34th Auditor General of Pennsylvania
- In office 1937–1941
- Governor: George Howard Earle III
- Preceded by: Frank E. Baldwin
- Succeeded by: F. Clair Ross

Pennsylvania Senate Minority Floor Leader
- In office 1935–1936

Member of the Pennsylvania Senate from the 18th district
- In office 1927–1937
- Preceded by: Harry D. Kutz
- Succeeded by: William G. Barthold

Northampton County Committeeman

Personal details
- Born: December 29, 1874 Freemansburg, Pennsylvania, U.S.
- Died: February 3, 1960 (aged 85) Bethlehem, Pennsylvania, U.S.
- Party: Democratic
- Spouse: Sadie Louise Dreisbach,

= Warren R. Roberts =

American politician

 Warren Roscoe Roberts was an American politician from Pennsylvania who served as Pennsylvania Auditor General from 1937 to 1941 and previously served in the Pennsylvania State Senate, representing the 18th district from 1927 to 1937.

==Biography==
Roberts was born in Freemansburg, Pennsylvania on December 29, 1874, to John Roberts and Sarah Anne Née Hendricks. He attended public school in Freemansburg and received no college education. He and Victor Woodring co-founded the Woodring-Roberts insurance corporation. In 1905 he was elected to the Northampton County committee serving as their recorder of deeds. Roberts held several jobs including working as a reporter for the Bethlehem Times (later merged into The Express-Times), a real estate agent, an insurance broker and a banker.

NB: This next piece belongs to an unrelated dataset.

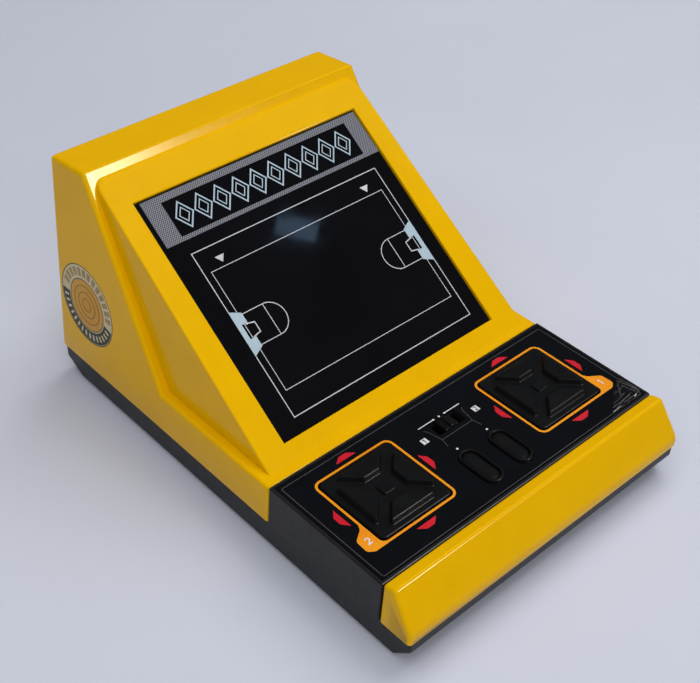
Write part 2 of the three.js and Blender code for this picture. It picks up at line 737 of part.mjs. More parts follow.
function makeSpeaker() {
  const { bottom, radius, cap, dish, rim, rimHeight, basket, magnet, basketHeight, height } = SPEAKER;
  const roll = [1, 0.8]; // the cone's soft edge, inside the rim
  const slope = [2, 0.5]; // from the rim's top to the basket
  const profile = [
    [0, bottom + dish],
    [cap, bottom + dish],
    [radius - rim - roll[0], bottom + roll[1]],
    [radius - rim, bottom],
    [radius, bottom],
    [radius, bottom + rimHeight],
    [radius - slope[0], bottom + rimHeight + slope[1]],
    [basket, bottom + basketHeight],
    [magnet, bottom + basketHeight],
    [magnet, bottom + height],
    [0, bottom + height],
  ];
  return solid(lathe(profile, 28));
}
addPiece('speaker', makeSpeaker(), plastic('#3a3a3c', 0.5, 0.4)).position.set(0, SPEAKER.y, 0);

// ---------------------------------------------------------------- cells
function makeCell() {
  const { radius, length, crimp, button, rise } = CELL;
  const end = length / 2;
  const profile = [
    [0, -end],
    [radius - crimp, -end],
    [radius, -end + crimp],
    [radius, end - rise - crimp],
    [radius - crimp, end - rise],
    [button, end - rise],
    [button, end],
    [0, end],
  ];
  return lathe(profile, 22);
}
[
  ['battery_cell_1', -1, CELL.front],
  ['battery_cell_2', 1, CELL.front],
  ['battery_cell_3', -1, CELL.rear],
  ['battery_cell_4', 1, CELL.rear],
].forEach(([name, side, y], i) => {
  const points = i < 2 ? 1 : -1; // the two rows face opposite ways
  const geometry = makeCell().rotateY((points * Math.PI) / 2);
  addPiece(name, solid(geometry), plastic('#8c8f93', 0.35, 0.6)).position.set(
    side * (CELL.length + GAP) / 2, y, CELL.z,
  );
});

for (const [name, side] of [['battery_contact_left', -1], ['battery_contact_right', 1]]) {
  const { thick, half, bottom, top } = CONTACT;
  const outer = BAY.halfX - GAP;
  const [x0, x1] = side < 0 ? [-outer, thick - outer] : [outer - thick, outer];
  addPiece(name, box(x0, x1, CELL.front - half, CELL.rear + half, bottom, top), steel());
}

function makeSpring(direction) {
  const points = [];
  const { turns, steps, radius, reach, wire } = SPRING;
  for (let i = 0; i <= turns * steps; i += 1) {
    const angle = (i / steps) * 2 * Math.PI;
    const x = direction * (wire + (reach * i) / (turns * steps));
    points.push(new THREE.Vector3(x, radius * Math.cos(angle), radius * Math.sin(angle)));
  }
  const section = new THREE.Shape();
  section.absarc(0, 0, wire, 0, 2 * Math.PI);
  return solid(new THREE.ExtrudeGeometry(section, {
    steps: turns * steps,
    curveSegments: 3,
    extrudePath: new THREE.CatmullRomCurve3(points),
  }));
}
for (const [name, side, y] of [
  ['battery_spring_front', -1, CELL.front],
  ['battery_spring_rear', 1, CELL.rear],
]) {
  const start = side * (CELL.length + 2 * GAP);
  addPiece(name, makeSpring(side), steel()).position.set(start, y, CELL.z);
}

// ---------------------------------------------------------------- bottom tray
const trayBottom = FOOT_HEIGHT;
const TRAY_INSET = { front: 0.8, rear: 0.6 }; // inside the housing's ends
const trayFront = FRONT_Y + TRAY_INSET.front;
const trayRear = REAR_Y - TRAY_INSET.rear;
const floorTop = trayBottom + TRAY_FLOOR;
const TRAY_OUTLINE = [
  [TRAY_CHAMFER.frontY, trayBottom],
  [trayFront, TRAY_CHAMFER.frontZ],
  [trayFront, SEAM_Z],
  [trayRear, SEAM_Z],
  [trayRear, TRAY_CHAMFER.rearZ],
  [TRAY_CHAMFER.rearY, trayBottom],
];

// The door's side profile: a floor plate, the rear chamfer and an upright lip.
// With clear above zero it is the doorway, open below and behind.
function doorOutline(clear) {
  const { front, thick, lip, lipTop } = DOOR;
  const { rearY, rearZ } = TRAY_CHAMFER;
  const past = clear > 0 ? 2 * PAST : 0;
  const [cornerRun, cornerRise] = [1, 1.2]; // inner corners of the sloping stretch
  const top = trayBottom + thick + clear;
  const lipFront = trayRear - lip - clear;
  return [
    [front - clear, trayBottom - past],
    [rearY, trayBottom - past],
    [trayRear + past, rearZ - past],
    [trayRear + past, lipTop + clear],
    [lipFront, lipTop + clear],
    [lipFront, rearZ + cornerRise + clear],
    [rearY - cornerRun, top],
    [front - clear, top],
  ];
}

const TONGUE = { bottom: 2.3, top: 2.9, front: 46, rear: 94 };
const GRIP = { half: 12, first: 84, pitch: 3, width: 1.2, depth: 0.5, count: 4 };
const GRILLE = { slots: 9, pitch: 4.6, half: 1, margin: 6 };
const PIVOT_POST_RADIUS = 3;
const range = (count) => Array.from({ length: count }, (_, i) => i);

function makeBatteryDoor() {
  const plate = solid(profileGeometry(doorOutline(0), DOOR.halfX));
  const tongues = box(
    -DOOR.halfX - DOOR.tongue, DOOR.halfX + DOOR.tongue,
    TONGUE.front, TONGUE.rear, TONGUE.bottom, TONGUE.top,
  );
  const grips = range(GRIP.count).map((i) => {
    const start = GRIP.first + GRIP.pitch * i;
    return box(
      -GRIP.half, GRIP.half, start, start + GRIP.width,
      trayBottom - PAST, trayBottom + GRIP.depth,
    );
  });
  return cut(plate.add(tongues), grips);
}
addPiece('battery_door', makeBatteryDoor(), black());

function makeBottomTray() {
  const outer = solid(profileGeometry(TRAY_OUTLINE, TRAY_HALF));
  const room = solid(profileGeometry(
    inset(TRAY_OUTLINE, [WALL, WALL, -PAST, WALL, WALL, TRAY_FLOOR]), TRAY_HALF - WALL,
  ));
  const shell = outer.subtract(room);

  const bayWall = 2;
  const bayOuter = BAY.halfX + bayWall;
  const bayLow = floorTop - 2 * ROOT;
  const lipGap = 0.2; // the door's lip rises this far past the wall's lower edge
  const mouthRim = 1.1; // left in front of the bay's rear wall
  const bay = cut(
    box(-bayOuter, bayOuter, BAY.front - bayWall, BAY.rear + bayWall, bayLow, BAY.top),
    [
      box(-BAY.halfX, BAY.halfX, BAY.front, BAY.rear, bayLow - PAST, BAY.top + PAST),
      // the rear wall stops above the door's lip
      box(
        -bayOuter - PAST, bayOuter + PAST, BAY.rear - GAP / 3, BAY.rear + bayWall + PAST,
        bayLow - PAST, DOOR.lipTop - lipGap,
      ),
    ],
  );
  const bosses = SCREWS.map(({ x, y }) => (
    post(x, y, BOSS_RADIUS, trayBottom, SEAM_Z).intersect(outer)
  ));
  const pivotTop = PIVOT_Z - PIVOT.below - GAP;
  const pivotPosts = [-1, 1].map((side) => (
    post(side * PAD.x, PAD.y, PIVOT_POST_RADIUS, floorTop - 2 * ROOT, pivotTop)
  ));

  const bores = SCREWS.flatMap(({ x, y }) => [
    post(x, y, SCREW.head + GAP, trayBottom - PAST, SCREW.headTop + GAP, 16),
    post(x, y, SCREW.shank + GAP, trayBottom, SEAM_Z + PAST, BORE_SIDES),
  ]);
  const doorway = solid(profileGeometry(doorOutline(GAP), DOOR.halfX + GAP));
  const grooveHalf = DOOR.halfX + DOOR.tongue + GAP;
  const groove = box(
    -grooveHalf, grooveHalf,
    TONGUE.front - GAP, REAR_Y + 2 * PAST, TONGUE.bottom - GAP, TONGUE.top + GAP,
  );
  const cellMouth = box(
    -CELL.length - PAST, CELL.length + PAST, DOOR.front + 2 * GAP, BAY.rear - mouthRim,
    trayBottom, floorTop + PAST,
  );
  const grille = range(GRILLE.slots).map((i) => {
    const away = GRILLE.pitch * (i - (GRILLE.slots - 1) / 2);
    const half = Math.sqrt(SPEAKER.radius ** 2 - away ** 2) - GRILLE.margin;
    const y = SPEAKER.y + away;
    return box(-half, half, y - GRILLE.half, y + GRILLE.half, trayBottom - PAST, floorTop + PAST);
  });
  const footPockets = FEET.map(({ x, y }) => (
    post(x, y, FOOT.radius + GAP, trayBottom - PAST, FOOT.height + GAP, FOOT.sides)
  ));
  return cut(
    joined([shell, bay, ...bosses, ...pivotPosts]),
    [...bores, doorway, groove, cellMouth, ...grille, ...footPockets],
  );
}
addPiece('bottom_tray', makeBottomTray(), black());

for (const { name, x, y } of SCREWS) {
  const { head, shank, headBottom, headTop, tip } = SCREW;
  const profile = [
    [0, headBottom], [head, headBottom], [head, headTop],
    [shank, headTop], [shank, tip], [0, tip],
  ];
  addPiece(name, solid(lathe(profile, 14)), steel()).position.set(x, y, 0);
}

for (const { name, x, y } of FEET) {
  addPiece(name, post(x, y, FOOT.radius, 0, FOOT.height, FOOT.sides), rubber());
}

export default object;
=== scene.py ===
import json
import math
from functools import lru_cache

import bmesh
import bpy
from mathutils import Matrix, Vector
from mathutils.bvhtree import BVHTree


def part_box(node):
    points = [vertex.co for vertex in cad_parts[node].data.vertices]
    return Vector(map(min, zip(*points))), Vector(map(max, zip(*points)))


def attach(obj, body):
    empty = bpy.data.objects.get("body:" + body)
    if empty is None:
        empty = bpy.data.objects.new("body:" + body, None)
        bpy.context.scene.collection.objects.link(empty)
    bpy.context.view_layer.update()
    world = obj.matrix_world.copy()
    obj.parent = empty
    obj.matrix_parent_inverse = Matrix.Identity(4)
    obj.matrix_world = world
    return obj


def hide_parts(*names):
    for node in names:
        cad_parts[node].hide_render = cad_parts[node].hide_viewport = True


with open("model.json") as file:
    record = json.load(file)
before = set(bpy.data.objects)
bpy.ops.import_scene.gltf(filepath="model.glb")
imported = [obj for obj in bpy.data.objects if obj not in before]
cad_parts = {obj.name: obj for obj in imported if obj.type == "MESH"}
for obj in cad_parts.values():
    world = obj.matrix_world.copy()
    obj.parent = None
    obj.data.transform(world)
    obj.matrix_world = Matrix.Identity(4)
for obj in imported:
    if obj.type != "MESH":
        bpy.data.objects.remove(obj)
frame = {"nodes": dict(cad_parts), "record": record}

# Tabletop electronic game: detailed pieces, materials, light and camera around
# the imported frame. Metres, same frame as the CAD model; sizes named here are in
# millimetres and are turned into metres by MM.
MM = 0.001
NODES = frame["nodes"]
SLOTS = {part["node"]: part["material_slot"] for part in frame["record"]["subparts"]}
X, Y, Z = Vector((1, 0, 0)), Vector((0, 1, 0)), Vector((0, 0, 1))
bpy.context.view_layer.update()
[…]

Roberts was elected to the Pennsylvania State Senate in 1927 to represent Northampton county in the 18th district as a Democrat and served as the minority floor leader from 1935 to 1936. He resigned on April 14, 1937, when he was elected the Auditor general. He would serve as the auditor general for a full term until 1941. He was also elected as a delegate to the 1940 Democratic National Convention.

==Personal life==
Roberts married Sadie Louise Née Dreisbach in 1908. He died on 	February 3, 1960, in St. Luke's Hospital in Bethlehem at the age of 85. He was buried in Nisky Hill Cemetery, also in Bethlehem.